**DATA SEGMENT**
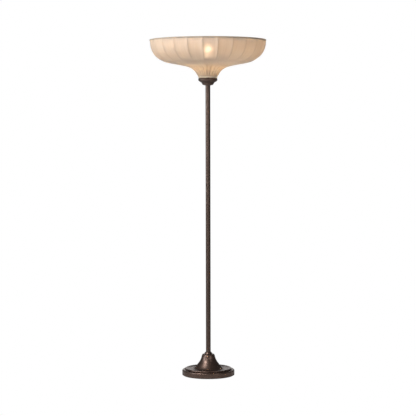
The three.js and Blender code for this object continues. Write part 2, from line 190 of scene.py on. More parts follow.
# ---- skins: arrays of points and faces ----
def skin(grid, closed_rows, edge=None, uv=None):
    """Faces for a grid of rows x columns points whose columns close round.

    The rows either close too (a shell or a ring), or the first and the last row are each one point (a solid
    that meets its own axis). The faces are turned round if the enclosed volume comes out negative.
    """
    rows, columns = grid.shape[:2]
    here = np.arange(columns)
    beside = np.roll(here, -1)
    if closed_rows:
        low, high = np.arange(rows), np.roll(np.arange(rows), -1)
        points, tips = grid.reshape(-1, 3), np.zeros((0, 3), int)
    else:
        low, high = np.arange(rows - 3), np.arange(1, rows - 2)
        points = np.concatenate([grid[1:-1].reshape(-1, 3), grid[0, :1], grid[-1, :1]])
        first, last = (rows - 2) * columns, (rows - 2) * columns + 1
        top = (rows - 3) * columns
        tips = np.concatenate([
            np.stack([np.full(columns, first), beside, here], axis=1),
            np.stack([np.full(columns, last), top + here, top + beside], axis=1),
        ])
    quads = np.stack([
        low[:, None] * columns + here, low[:, None] * columns + beside,
        high[:, None] * columns + beside, high[:, None] * columns + here,
    ], axis=-1).reshape(-1, 4)
    marks = None
    if edge is not None:
        marks = np.repeat(edge if closed_rows else edge[1:-1], columns)
        marks = marks if closed_rows else np.concatenate([marks, [0, 0]])
    corner_uv = None
    if uv is not None:
        u, v = uv
        u0, u1 = u[:-1], u[1:]
        v0, v1 = v[:-1, None], v[1:, None]
        flat = np.ones((rows, columns))
        corner_uv = np.stack([
            np.stack([flat * u0, flat * v0], -1), np.stack([flat * u1, flat * v0], -1),
            np.stack([flat * u1, flat * v1], -1), np.stack([flat * u0, flat * v1], -1),
        ], axis=2).reshape(-1, 4, 2)
    a, b, c, d = (points[quads[:, k]] for k in range(4))
    volume = np.einsum("ij,ij->", a, np.cross(b, c) + np.cross(c, d))
    if len(tips):
        e, f, g = (points[tips[:, k]] for k in range(3))
        volume += np.einsum("ij,ij->", e, np.cross(f, g))
    if volume < 0:
        quads, tips = quads[:, ::-1], tips[:, ::-1]
        corner_uv = None if corner_uv is None else corner_uv[:, ::-1]
    return {"points": points, "quads": quads, "tips": tips, "edge": marks, "uv": corner_uv}


def lathe(profile, columns=96, closed=True, ripple=None, wrap=False):
    """Carry each (radius, height) of a profile round +Z in even steps.

    ripple(angle, height, radius) is added to the radius, for threads and flutes. wrap lays a map on the
    surface, in metres: round the lamp, and along the profile.
    """
    p = np.asarray(profile, float)
    angle = np.arange(columns) * TURN / columns
    radius = np.repeat(p[:, :1], columns, axis=1)
    height = np.repeat(p[:, 1:], columns, axis=1)
    if ripple is not None:
        radius = radius + ripple(angle[None, :], height, radius)
    grid = np.stack([radius * np.sin(angle), -radius * np.cos(angle), height], axis=-1) * MM
    uv = None
    if wrap:
        run = np.linalg.norm(np.roll(p, -1, 0) - p, axis=1)
        uv = (np.arange(columns + 1) / columns * TURN * p[:, 0].max() * MM,
              np.concatenate([[0], np.cumsum(run)]) * MM)
    return skin(grid, closed, edge_of(p, closed), uv)


def wire(path, radius, across, sides=10, closed=False):
    """A round wire: a circle square to the path at each of its points.

    across is the direction square to the plane that the path lies in. An open wire ends in two half balls,
    a closed one joins up.
    """
    p = np.asarray(path, float)
    if closed:
        along = np.roll(p, -1, 0) - np.roll(p, 1, 0)
    else:
        along = np.gradient(p, axis=0)
    along /= np.linalg.norm(along, axis=1)[:, None]
    girth = np.full(len(p), float(radius))
    if not closed:
        swing = np.radians([90, 60, 30])
        p = np.concatenate([
            p[0] - along[0] * (radius * np.sin(swing))[:, None], p,
            p[-1] + along[-1] * (radius * np.sin(swing[::-1]))[:, None],
        ])
        girth = np.concatenate([radius * np.cos(swing), girth, radius * np.cos(swing[::-1])])
        along = np.concatenate([np.repeat(along[:1], 3, 0), along, np.repeat(along[-1:], 3, 0)])
    side = np.broadcast_to(np.asarray(across, float), p.shape)
    other = np.cross(along, side)
    angle = np.arange(sides) * TURN / sides
    out = np.cos(angle)[:, None] * side[:, None] + np.sin(angle)[:, None] * other[:, None]
    return skin((p[:, None] + girth[:, None, None] * out) * MM, closed)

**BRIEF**
Print, please, the lines above from the very first through the one that holds "columns close round.", both included, word for word and with nothing else.

**RESPONSE**
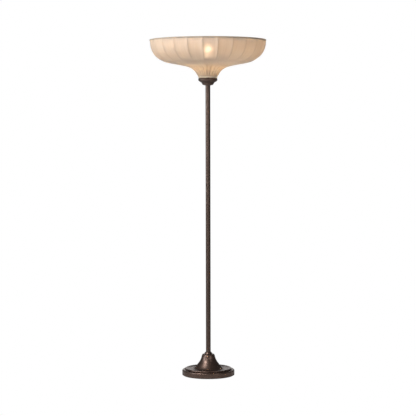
The three.js and Blender code for this object continues. Write part 2, from line 190 of scene.py on. More parts follow.
# ---- skins: arrays of points and faces ----
def skin(grid, closed_rows, edge=None, uv=None):
    """Faces for a grid of rows x columns points whose columns close round.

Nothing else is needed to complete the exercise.